Much of Pietrus’s radical wish list is unremarkable, well-trod territory of the climate vanguard. What differentiates One Last Chance is that last part, the “carefully excised pieces.” It’s also what should send a chill down the spine of every American.

First, however, his stunning grab bag of policies deserves comment, if only to deracinate it: the purchase and stranding of all US coal supplies and shuttering of all coal plants within five years; the nationalization of the thirty largest fossil-fuel-producing companies in order to “unwind” their operations; limits to production on virgin aluminum, cement, iron, plastics, and forest products; a buyback program to replace the entire US vehicle fleet with electric vehicles within ten years; achieving a 50 percent reduction in air travel by levying heavy taxes on each ticket; a rapid buildout of nuclear power plants; and massive public works projects ranging from the construction of a smart grid to carbon capture systems that would draw CO2 from the air and sequester it in the ground and offshore.

The nation’s farmers will not escape either. Pietrus also insists on draconian taxes to lower dairy and beef consumption and advocates a price collar system on agricultural emissions with auctioned credits, which would “quickly and effectively shift the economy toward zero-carbon energy and food production.”

To pay for all this, a “project on par with the rapid militarization of the US economy following Pearl Harbor,” he proposes levying taxes not only on carbon but increasing the marginal income tax rate, instituting a consumption tax on “luxury” goods (i.e., nearly everything the average American household might want to purchase other than basic foodstuffs), and the issuing of “climate bonds.”
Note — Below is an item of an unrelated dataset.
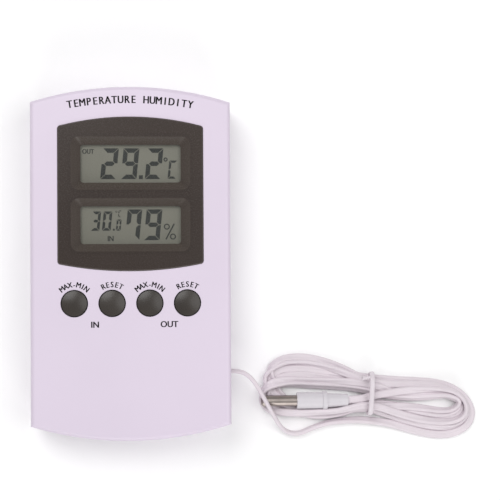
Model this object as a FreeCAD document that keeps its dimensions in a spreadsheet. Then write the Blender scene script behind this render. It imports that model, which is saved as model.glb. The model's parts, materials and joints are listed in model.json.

Lest other countries push back against this lunacy, he proposes economic war to force compliance. “The US, China, and the EU could easily draw the rest of the world into joining the new carbon compact by instituting a tariff on goods from any nation without similar carbon pricing.” However, the US must be ready to go it alone: “The current economic order did not emerge without the political and military will of the largest empire the planet has ever seen, and similarly, a new carbon-free regime can be forced upon the world with greater ease than trying to get 190 nations to sign on to a new protocol.”

If this all doesn’t sound like madness yet, just wait. Pietrus claims he’s spent “many years studying how such aims may be achieved. I’ve concluded that the only way forward is a new governing paradigm similar to war mobilization.”

He would create two new government bureaucracies. The first would be modeled on the War Production Board, Franklin Roosevelt’s agency that took control of the US economy during World War II and dictated what would be built and how much of it. Rather than being housed in the executive branch, however, the agency would be independent, an “environmental Federal Reserve,” tasked with building wind farms and solar panels in order to “insulate it from near-term politicization and weathervane cold feet.” To put it bluntly, he’d put the entire American economy under the aegis of an unelected scientific bureaucracy. To play the role of watchdog, he suggests a separate agency, an overseer, that reports to Congress and ensures the “climate Fed” doesn’t run amuck or become invested in “crony capitalism.”

Is your jaw on the floor yet? If not, take this brazen admission: “As in the Second World War, mobilization strategies will, by necessity, not involve much participatory democracy. Therefore, maintaining public support through information campaigns designed to shape the public psyche by highlighting the consequences of failure in the ‘1.5-degree war’ will be paramount.”